Most clubs would be delighted to be sitting second in the Premier League, into the FA Cup quarter-finals and on the verge of a return to the last eight of the Champions League.
However, Jose Mourinho is learning of the exacting demands of being Manchester United manager with incessant questions over not just results, but the manner in which they are obtained.
"If people don't think we deserved it, I don't care," Mourinho said after United defeated rivals Liverpool 2-1 on Saturday despite enjoying just 32 percent possession.
The problem for Mourinho is not just United's tradition for winning while playing on the front foot under great European Cup-winning managers Matt Busby and Alex Ferguson, but that United are no longer even the best team in Manchester.
Manchester City enjoy a 13-point lead at the top of the Premier League with a game in hand.
Moreover, the attractive style implemented by long-time adversary Pep Guardiola is far more in keeping with that United fans are used to seeing than the fare offered up by Mourinho's tactics.
Chelsea fans serenaded their former boss with chants of "just like London, your city is blue" on their visit to Old Trafford last month.
"This isn't a vintage United side, but it's not as bad as the detractors would suggest," Andy Mitten, editor of the United We Stand fanzine, told AFP.
"Just because City are having a successful season doesn't mean United's season has to be a disaster."
However, with City seemingly just a few weeks away from sealing the title and having already booked their place in the Champions League quarter-finals, the pressure is on United to join them in Friday's draw when they host Sevilla on Tuesday.
Tie delicately balanced
The last-16 tie is delicately balanced at 0-0 after Mourinho resorted to type by concentrating on obtaining a clean sheet at the Ramon Sanchez Pizjuan three weeks ago.
"Mourinho, look how hard it is to win when you don't want to," Spanish sports daily Marca said in a withering critique of the Portuguese's set-up.
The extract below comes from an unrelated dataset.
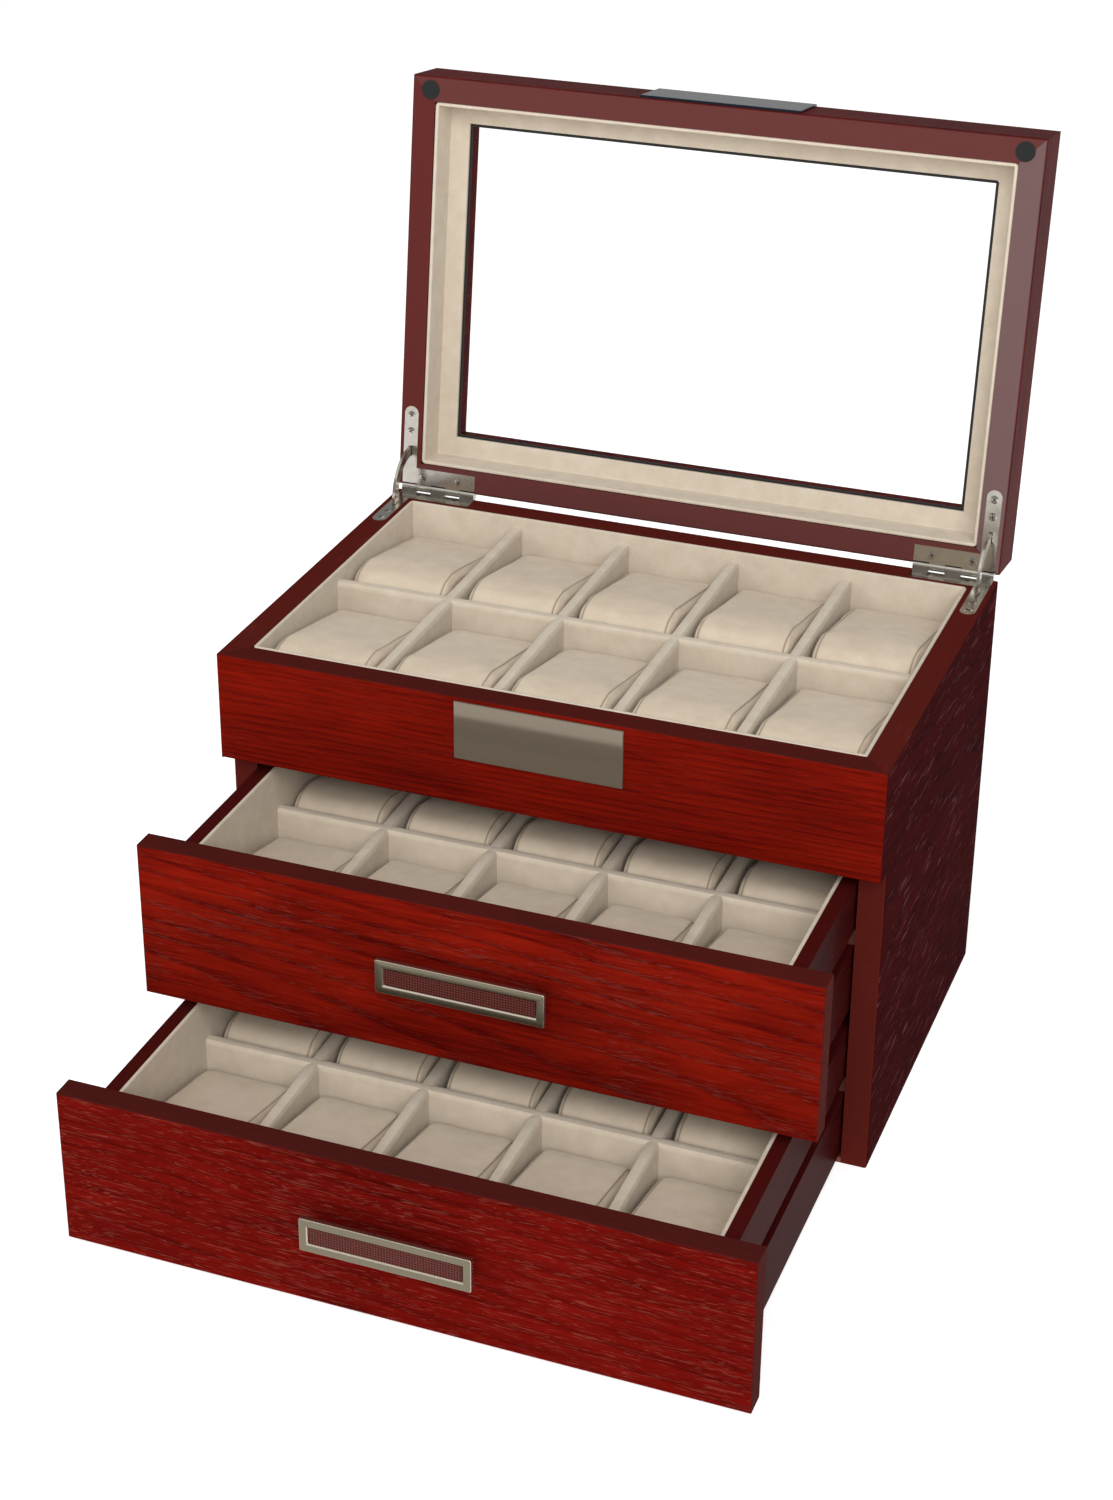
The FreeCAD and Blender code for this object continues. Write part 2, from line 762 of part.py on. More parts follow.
def stay(name, side, low_angle, high_angle):
    """Return the curved strap that joins the two leaves, with a lug near each end."""
    span = high_angle - low_angle
    radius = S["stay_radius"]
    strap = ring_sector(name + "_strap", side * stay_x, S["stay_board"], radius - S["stay_depth"] / 2,
                        radius + S["stay_depth"] / 2, low_angle, span)
    lugs = []
    for index, angle in enumerate((low_angle.value + LUG_INSET, high_angle.value - LUG_INSET)):
        turn = math.radians(angle)
        lug = cylinder("{}_lug_{}".format(name, index),
                       (side * stay_x - S["lug_length"] / 2, axis_y - radius * math.cos(turn),
                        axis_z + radius * math.sin(turn)), "x", S["lug_radius"], S["lug_length"])
        lugs.append(lug)
    return fuse(name, [strap] + lugs)


def stay_angles():
    """Return the lowest and highest angle of a stay while the lid stands open.

    Below the rim and inside the lid the strap runs on until its lug clears the leaf.
    """
    radius = S["stay_radius"].value
    clear = S["lug_radius"].value + LUG_GAP
    below = S["axis_rise"].value + S["leaf_board"].value + clear
    above = S["lid_gap"].value - S["axis_rise"].value + S["leaf_board"].value + clear
    low = -math.degrees(math.asin(below / radius)) - LUG_INSET
    high = S["lid_angle"].value + math.degrees(math.asin(above / radius)) + LUG_INSET
    return Size(low, "{:.6f}".format(low)), Size(high, "{:.6f}".format(high))


def hinges():
    """Make both hinges: the leaf on the case, the leaf on the lid and the stay."""
    low, high = stay_angles()
    for side, hand in ((-1, "left"), (1, "right")):
        node(hinge_leaf("hinge_case_leaf_" + hand, side, rim - S["leaf_board"], True),
             "hinge_case_leaf_" + hand, "case")
        node(hinge_leaf("hinge_lid_leaf_" + hand, side, lid_foot, False), "hinge_lid_leaf_" + hand, "lid")
        node(stay("hinge_stay_" + hand, side, low, high), "hinge_stay_" + hand, "stay")


# Drawers


def drawer_front(level, foot):
    """Make a drawer front that closes flush with the panel above."""
    name = level + "_drawer_front"
    top = foot + drawer_height
    points = [(-half_width, foot), (half_width, foot), (half_width, top), (-half_width, top)]
    board = extrusion(name + "_board", "XZ_Plane", points, -S["front_board"], S["front_board"])
    round_edges(board, lambda point: point.y < NEAR, S["edge_radius"])
    return node(board, name, level)


def drawer_side(level, side, foot):
    """Make a drawer side with the long groove that rides on its runner."""
    name = "{}_drawer_side_{}".format(level, "left" if side < 0 else "right")
    low = foot + S["box_rise"]
    top = low + box_height
    lip = foot + S["groove_rise"]
    roof = lip + S["groove_height"]
    outer, inner = box_half, box_inner
    bed = box_half - S["groove_depth"]
    section = [(inner, low), (outer, low), (outer, lip), (bed, lip), (bed, roof), (outer, roof),
               (outer, top), (inner, top)]
    points = [(side * u, v) for u, v in section]
    back = S["front_board"] + box_depth
    body = extrusion(name, "XZ_Plane", points, -back, box_depth)
    return node(body, name, level)


def handle(level, foot):
    """Make a framed handle that stands off the drawer front on two posts, and its insert."""
    name = level + "_handle"
    middle = foot + drawer_height / 2 + S["handle_lift"]
    half, rise = S["handle_width"] / 2, S["handle_height"] / 2
    back = -S["handle_standoff"]
    face = back - S["handle_board"]
    border = S["handle_border"]
    points = [(-half, middle - rise), (half, middle - rise), (half, middle + rise), (-half, middle + rise)]
    plate = extrusion(name + "_plate", "XZ_Plane", points, -back, S["handle_board"])
    bevel_edges(plate, lambda point: point.y < face.value + NEAR, S["handle_bevel"])
    floor = face + S["insert_sunk"]
    recess = box(name + "_recess", (border - half, face - MM, middle - rise + border),
                 (half - border, floor, middle + rise - border))
    posts = []
    for side in (-1, 1):
        posts.append(cylinder("{}_post_{}".format(name, side + 1),
                              (side * (half - S["post_inset"]), 0, middle), "y", S["post_radius"],
                              S["handle_standoff"]))
    node(fuse(name, [cut(name + "_frame", plate, [recess])] + posts), name, level)
    insert = box(name + "_fill", (border - half, floor - S["insert_board"], middle - rise + border),
                 (half - border, floor, middle + rise - border))
    node(insert, level + "_handle_insert", level)


def drawer(level, foot):
    """Make one drawer: front, box, handle, lining, dividers and pillows."""
    drawer_front(level, foot)
    for side in (-1, 1):
        drawer_side(level, side, foot)
    inner = box_inner
    low = foot + S["box_rise"]
    front = S["front_board"]
    back = front + box_depth
    well_back = back - S["box_board"]
    floor = low + S["box_floor"]
    top = low + box_height
    node(box(level + "_back", (-inner, well_back, low), (inner, back, top)),
         level + "_drawer_back", level)
    node(box(level + "_floor", (-inner, front, low), (inner, well_back, floor)),
         level + "_drawer_bottom", level)
    handle(level, foot)
    lining_top = top + S["lining_proud"]
    lining(level + "_drawer_lining", inner, front, well_back, floor, lining_top, level)
    board = S["lining_board"]
    places = (inner - board, front + board, well_back - board)
    dividers(level + "_drawer_dividers", *places, floor + board, level)
    rows = [[], []]
    for row, column, (x_low, x_high, near, far) in pillow_places(*places):
        name = "{}_pillow_{}_{}".format(level, row, column)
        rows[row].append(pillow(name, x_low, x_high, near, far, floor + board))
    for row, word in enumerate(("front", "back")):
        name = "{}_drawer_pillows_{}".format(level, word)
        node(group_of(name, rows[row]), name, level)


def top_tray():
    """Make the fixed tray's lining, dividers and ten pillows."""
    lining("top_tray_lining", inner_half, S["wall_board"], inner_back, shelf_top,
           rim + S["lining_proud"], "case")
    board = S["lining_board"]
    places = (inner_half - board, S["wall_board"] + board, inner_back - board)
    dividers("top_tray_dividers", *places, shelf_top + board, "case")
    for row, column, (x_low, x_high, near, far) in pillow_places(*places):
        name = "top_pillow_{}_{}".format("front" if row == 0 else "back", column + 1)
        node(pillow(name, x_low, x_high, near, far, shelf_top + board), name, "case")


def place_groups():
    """Move each group from the shut model to its place at rest, about the middle of the base."""
    hinge_axis = FreeCAD.Vector(0, axis_y.value, axis_z.value)
    opening = FreeCAD.Rotation(FreeCAD.Vector(1, 0, 0), -S["lid_angle"].value)
    pulls = {"upper": S["upper_pull"], "lower": S["lower_pull"]}
    for thing, label, group in NODES:
        if group == "lid":
            middle = FreeCAD.Vector(0, -depth.value / 2, 0)
            thing.Placement = FreeCAD.Placement(middle, opening, hinge_axis)
        else:
            bind(thing, "Placement.Base.y", -depth / 2 - pulls.get(group, 0))
    doc.recompute()


def check_and_write():
    """Stop on any failed object or bad shape, then write one file for each node."""
    broken = [item.Name for item in doc.Objects if set(item.State) & {"Invalid", "Error"}]
    for thing, label, group in NODES:
        if thing.Shape.isNull() or not thing.Shape.isValid():
            broken.append(label)
    if broken:
        raise RuntimeError("failed objects: " + ", ".join(broken))
    os.makedirs("parts", exist_ok=True)
    for thing, label, group in NODES:
        thing.Shape.exportStep(os.path.join("parts", label + ".step"))


lower_foot = S["drawer_lift"]
upper_foot = lower_foot + drawer_height + S["drawer_gap"]

case_boards()
for hand in (-1, 1):
    case_side(hand)
name_plate("name_plate", rim - S["plate_margin"] - S["plate_height"], "case")
runners("upper", upper_foot)
runners("lower", lower_foot)
top_tray()
lid_rails()
lid_fittings()
hinges()
drawer("upper", upper_foot)
drawer("lower", lower_foot)
place_groups()
check_and_write()
for thing, label, group in NODES:
    print(label, group, len(thing.Shape.Solids), round(thing.Shape.Volume, 1))
print(len(NODES), "nodes")
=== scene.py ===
import logging
import math
from dataclasses import dataclass, field, replace
from enum import Enum
from typing import Any, Sequence

import bpy
import numpy as np
from mathutils import Matrix, Vector


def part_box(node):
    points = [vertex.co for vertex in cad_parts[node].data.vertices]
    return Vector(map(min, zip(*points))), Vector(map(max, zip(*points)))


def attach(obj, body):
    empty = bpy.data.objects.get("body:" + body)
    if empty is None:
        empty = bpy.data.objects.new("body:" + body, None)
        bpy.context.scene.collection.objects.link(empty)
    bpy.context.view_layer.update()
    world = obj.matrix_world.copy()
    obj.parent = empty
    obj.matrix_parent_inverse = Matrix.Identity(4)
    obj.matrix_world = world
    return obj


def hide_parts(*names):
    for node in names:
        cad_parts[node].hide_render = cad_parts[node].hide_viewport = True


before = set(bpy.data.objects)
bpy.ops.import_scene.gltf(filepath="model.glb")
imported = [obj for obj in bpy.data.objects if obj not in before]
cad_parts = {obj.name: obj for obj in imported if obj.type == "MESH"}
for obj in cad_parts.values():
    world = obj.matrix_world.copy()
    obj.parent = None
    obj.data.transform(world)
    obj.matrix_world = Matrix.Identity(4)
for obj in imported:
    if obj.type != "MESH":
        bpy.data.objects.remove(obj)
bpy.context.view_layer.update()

logging.basicConfig(level=logging.INFO, format="%(message)s")
log = logging.getLogger("watch_box")

MM = 0.001
SIDES = (("left", -1.0), ("right", 1.0))
LEVELS = ("upper", "lower")
ROWS = ("front", "back")
LID_ANGLE = -97.7
LEAST_RADIUS = 0.02 * MM


# Small tools


def linear(code: str) -> tuple[float, float, float, float]:
    """Turn an sRGB hex colour into linear red, green, blue and a full alpha.

    Args:
        code: six hex digits after a hash sign.

    Returns:
        The four linear channels.
    """
    channels = [int(code[i:i + 2], 16) / 255 for i in (1, 3, 5)]
    bent = [c / 12.92 if c <= 0.04045 else ((c + 0.055) / 1.055) ** 2.4 for c in channels]
    return (*bent, 1.0)


def smoothstep(low: float, high: float, value: np.ndarray) -> np.ndarray:
    """Rise smoothly from 0 at low to 1 at high: 3t squared less 2t cubed, with t clipped.

    Args:
        low: value at which the result leaves 0.
        high: value at which the result reaches 1.
        value: the numbers to map.

    Returns:
        The mapped numbers.
    """
    t = np.clip((value - low) / (high - low), 0.0, 1.0)
    return t * t * (3 - 2 * t)


def node_box(name: str) -> tuple[np.ndarray, np.ndarray]:
    """Return the lowest and highest corner of a frame node as arrays, in metres."""
    low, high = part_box(name)
    return np.array(low, float), np.array(high, float)


def add_object(name: str, mesh: bpy.types.Mesh) -> bpy.types.Object:
    """Link a new object into the scene.

    Args:
        name: the object's name.
        mesh: its mesh.

    Returns:
        The linked object.
    """
    thing = bpy.data.objects.new(name, mesh)
    bpy.context.scene.collection.objects.link(thing)
    return thing


def make_object(name: str, points: np.ndarray, faces: list, body: str,
                smooth: bool = True) -> bpy.types.Object:
    """Put arrays into a new mesh object that rides on a body.

    Args:
        name: the object's name.
        points: vertex places, one row each, in metres in the CAD frame.
        faces: arrays of corner indices, one row per face, each array with its own corner count.
        body: the frame body that carries the piece.
        smooth: whether the faces are shaded smooth.

    Returns:
        The linked object.
    """
    mesh = bpy.data.meshes.new(name)
    rows = [row.tolist() for block in faces for row in block]
    mesh.from_pydata(np.asarray(points, float).reshape(-1, 3).tolist(), [], rows)
    mesh.polygons.foreach_set("use_smooth", np.full(len(mesh.polygons), smooth))
    mesh.update()
    thing = add_object(name, mesh)
    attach(thing, body)
    return thing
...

The decision to not go looking for an away goal against a side that has lost heavily to the likes of Spartak Moscow, Eibar and Real Betis this season will come back to haunt Mourinho if United fail to progress.
To do so, Mourinho must find the right blend between attack and defence with big decisions to be made over whether £89 million ($116 million) club record signing Paul Pogba and Alexis Sanchez, who joined in January on reportedly the highest pay packet in Premier League history, start.
French midfielder Pogba missed the 2-1 victory over Liverpool on Saturday due to injury, paving the way for Sanchez to move inside with Marcus Rashford starting for the first time this year in the Premier League on the left.
Rashford took just 25 minutes to show what Sanchez hasn't been delivering by scoring twice, doubling the Chilean's tally in a United shirt.
However, Mourinho still withdrew the young Englishman rather than Sanchez as he battened down the hatches in the final 20 minutes -- a decision that drew boos from the United fans.
"The fans they can do what they want. I'm not upset at all with that reaction," insisted Mourinho before launching a staunch defence of Scott McTominay, who was selected ahead of Pogba for the first leg against Sevilla.
McTominay's decision to pass the ball backwards rather than launching a counter-attack midway through the second half against Liverpool was met with derision.
"I'm upset with the reaction they had with Scott McTominay. That a kid with 21 years old, making all the right decisions, and they want him to make the wrong decisions," added Mourinho.
That Mourinho saw playing forward as the wrong decision is a microcosm of why so many are quick to criticise even when results are forthcoming.